■ Recorded information

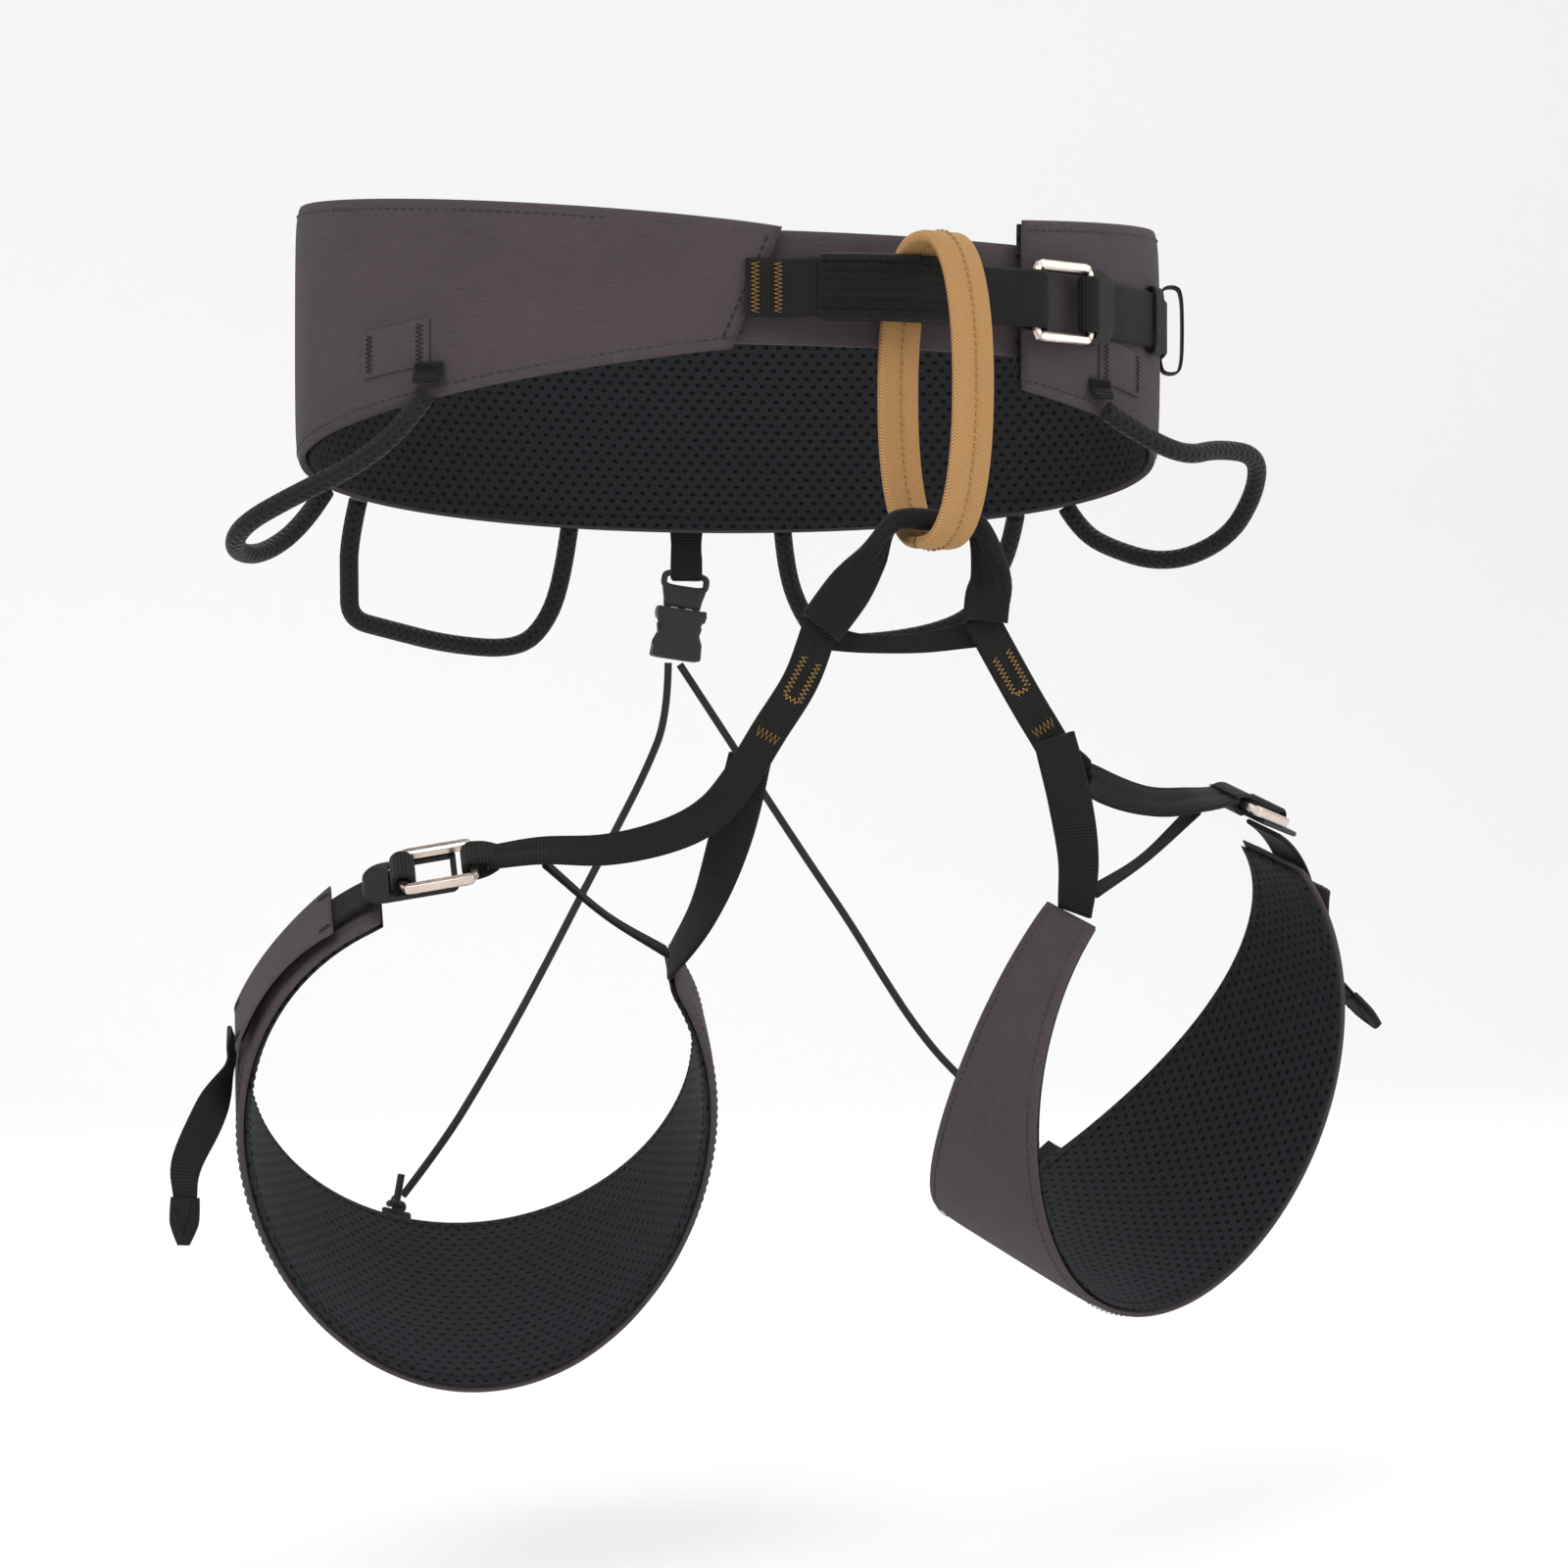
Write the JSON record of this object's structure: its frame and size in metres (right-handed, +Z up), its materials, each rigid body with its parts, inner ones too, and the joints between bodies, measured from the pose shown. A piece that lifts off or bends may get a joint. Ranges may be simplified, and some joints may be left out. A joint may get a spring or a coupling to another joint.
{
  "type": "climbing harness",
  "caption": "Climbing harness with padded waist belt, belay loop, adjustable leg loops, buckles and gear loops.",
  "frame": {"origin": "centre of the waist opening at mid-height of the waist webbing", "axes": "+Z up, -Y towards the wearer's front, +X towards the wearer's left"},
  "size_m": [0.453, 0.237, 0.4248],
  "materials": {
    "belt_fabric": "woven, matte",
    "mesh_lining": "perforated spacer mesh",
    "foam": "closed-cell foam",
    "black_webbing": "woven webbing",
    "gold_webbing": "twill webbing",
    "gold_thread": "bar-tack stitching",
    "champagne_metal": "anodised, satin",
    "black_metal": "anodised, satin",
    "black_plastic": "moulded",
    "loop_sheath": "braided sheath over a stiff core",
    "elastic": "elastic"
  },
  "bodies": {
    "root": {"belt_liner": "mesh_lining", "belt_foam": "foam", "belt_shell": "belt_fabric", "front_tongue": "belt_fabric", "hip_patches": "belt_fabric", "waist_webbing": "black_webbing", "tie_in_sleeve": "black_webbing", "waist_bar_tacks": "gold_thread", "waist_tail_webbing": "black_webbing", "waist_keeper": "elastic", "waist_end_keeper": "elastic", "waist_buckle_plate": "black_metal", "leg_bridge": "black_webbing", "cross_strap": "black_webbing", "gear_loop_anchors": "black_webbing", "riser_strap": "black_webbing", "rear_buckle_socket": "black_plastic"},
    "belay_loop": {"belay_loop": "gold_webbing"},
    "right_front_gear_loop": {"right_front_gear_loop": "loop_sheath"},
    "left_front_gear_loop": {"left_front_gear_loop": "loop_sheath"},
    "right_rear_gear_loop": {"right_rear_gear_loop": "loop_sheath"},
    "left_rear_gear_loop": {"left_rear_gear_loop": "loop_sheath"},
    "waist_buckle": {"waist_buckle_frame": "champagne_metal", "waist_adjuster_wrap": "black_webbing"},
    "right_leg": {"right_pad_liner": "mesh_lining", "right_pad_shell": "belt_fabric", "right_leg_buckle_plate": "black_metal", "right_adjusting_webbing": "black_webbing", "right_garage_sleeve": "belt_fabric", "right_leg_strap": "black_webbing", "right_riser_webbing": "black_webbing", "right_strap_bar_tacks": "gold_thread", "right_elastic_keeper": "elastic", "right_riser_tab": "black_webbing", "right_riser_cord": "elastic", "right_riser_knot": "elastic"},
    "right_leg_buckle": {"right_leg_buckle_frame": "champagne_metal", "right_leg_adjuster_wrap": "black_webbing"},
    "right_tail": {"right_tail_webbing": "black_webbing", "right_tail_tip": "black_webbing"},
    "left_leg": {"left_pad_liner": "mesh_lining", "left_pad_shell": "belt_fabric", "left_leg_buckle_plate": "black_metal", "left_adjusting_webbing": "black_webbing", "left_garage_sleeve": "belt_fabric", "left_leg_strap": "black_webbing", "left_riser_webbing": "black_webbing", "left_strap_bar_tacks": "gold_thread", "left_elastic_keeper": "elastic", "left_riser_tab": "black_webbing", "left_riser_cord": "elastic", "left_riser_knot": "elastic"},
    "left_leg_buckle": {"left_leg_buckle_frame": "champagne_metal", "left_leg_adjuster_wrap": "black_webbing"},
    "left_tail": {"left_tail_webbing": "black_webbing", "left_tail_tip": "black_webbing"},
    "rear_buckle": {"rear_buckle_male": "black_plastic"}
  },
  "joints": [
    {"name": "belay_swing", "type": "hinge", "parent": "root", "child": "belay_loop", "pos_m": [0.04941, -0.10021, 0], "axis": [0.9846, 0.1748, 0], "range_deg": [-2.5, 2.5]},
    {"name": "right_front_gear_swing", "type": "hinge", "parent": "root", "child": "right_front_gear_loop", "pos_m": [-0.13188, -0.01013, -0.04758], "axis": [-0.2124, 0.953, -0.216], "range_deg": [-8, 20], "stiffness_Nm_per_rad": 0.06, "springref_deg": 0.45},
    {"name": "left_front_gear_swing", "type": "hinge", "parent": "root", "child": "left_front_gear_loop", "pos_m": [0.12984, -0.00794, -0.04799], "axis": [-0.1707, -0.9613, 0.2163], "range_deg": [-8, 20], "stiffness_Nm_per_rad": 0.06, "springref_deg": 0.7},
    {"name": "right_rear_gear_swing", "type": "hinge", "parent": "root", "child": "right_rear_gear_loop", "pos_m": [-0.08828, 0.0735, -0.06521], "axis": [0.9236, 0.3773, -0.0681], "range_deg": [-6, 20], "stiffness_Nm_per_rad": 0.06, "springref_deg": 0.15},
    {"name": "left_rear_gear_swing", "type": "hinge", "parent": "root", "child": "left_rear_gear_loop", "pos_m": [0.08084, 0.07669, -0.06579], "axis": [0.9398, -0.3363, 0.0605], "range_deg": [-6, 20], "stiffness_Nm_per_rad": 0.06, "springref_deg": 0.16},
    {"name": "waist_buckle_tilt", "type": "hinge", "parent": "root", "child": "waist_buckle", "pos_m": [0.08902, -0.08346, 0], "axis": [0, 0, -1], "range_deg": [0, 20], "stiffness_Nm_per_rad": 0.04, "springref_deg": -11.46},
    {"name": "right_leg_swing", "type": "hinge", "parent": "root", "child": "right_leg", "pos_m": [0.0076, -0.105, -0.1146], "axis": [-0.0754, 0.9968, -0.0279], "range_deg": [-6, 20], "stiffness_Nm_per_rad": 0.6, "springref_deg": 4.22},
    {"name": "right_leg_buckle_tilt", "type": "hinge", "parent": "right_leg", "child": "right_leg_buckle", "pos_m": [-0.10531, -0.07623, -0.19267], "axis": [0.0513, 0.847, 0.5292], "range_deg": [0, 20], "stiffness_Nm_per_rad": 0.04, "springref_deg": -11.46},
    {"name": "right_tail_swing", "type": "hinge", "parent": "right_leg", "child": "right_tail", "pos_m": [-0.17935, -0.0297, -0.25091], "axis": [0.0513, 0.847, 0.5292], "range_deg": [-4, 25], "stiffness_Nm_per_rad": 0.02},
    {"name": "left_leg_swing", "type": "hinge", "parent": "root", "child": "left_leg", "pos_m": [0.0645, -0.105, -0.112], "axis": [0.3229, -0.9455, 0.0421], "range_deg": [-6, 20], "stiffness_Nm_per_rad": 0.6, "springref_deg": 4.59},
    {"name": "left_leg_buckle_tilt", "type": "hinge", "parent": "left_leg", "child": "left_leg_buckle", "pos_m": [0.1704, -0.05508, -0.17233], "axis": [0.5655, -0.7314, -0.3812], "range_deg": [0, 20], "stiffness_Nm_per_rad": 0.04, "springref_deg": -11.46},
    {"name": "left_tail_swing", "type": "hinge", "parent": "left_leg", "child": "left_tail", "pos_m": [0.21908, 0.00686, -0.2322], "axis": [-0.5655, 0.7314, 0.3812], "range_deg": [-20, 4], "stiffness_Nm_per_rad": 0.02},
    {"name": "rear_buckle_slide", "type": "slide", "parent": "root", "child": "rear_buckle", "axis": [0.1392, 0, 0.9903], "range_m": [0, 0.012], "stiffness_N_per_m": 20, "springref_m": -0.004, "deforming": ["riser_strap"]}
  ]
}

■ Request
Count how many lines include the string "joints". Nothing but the number is needed.

■ Answer to the exercise
2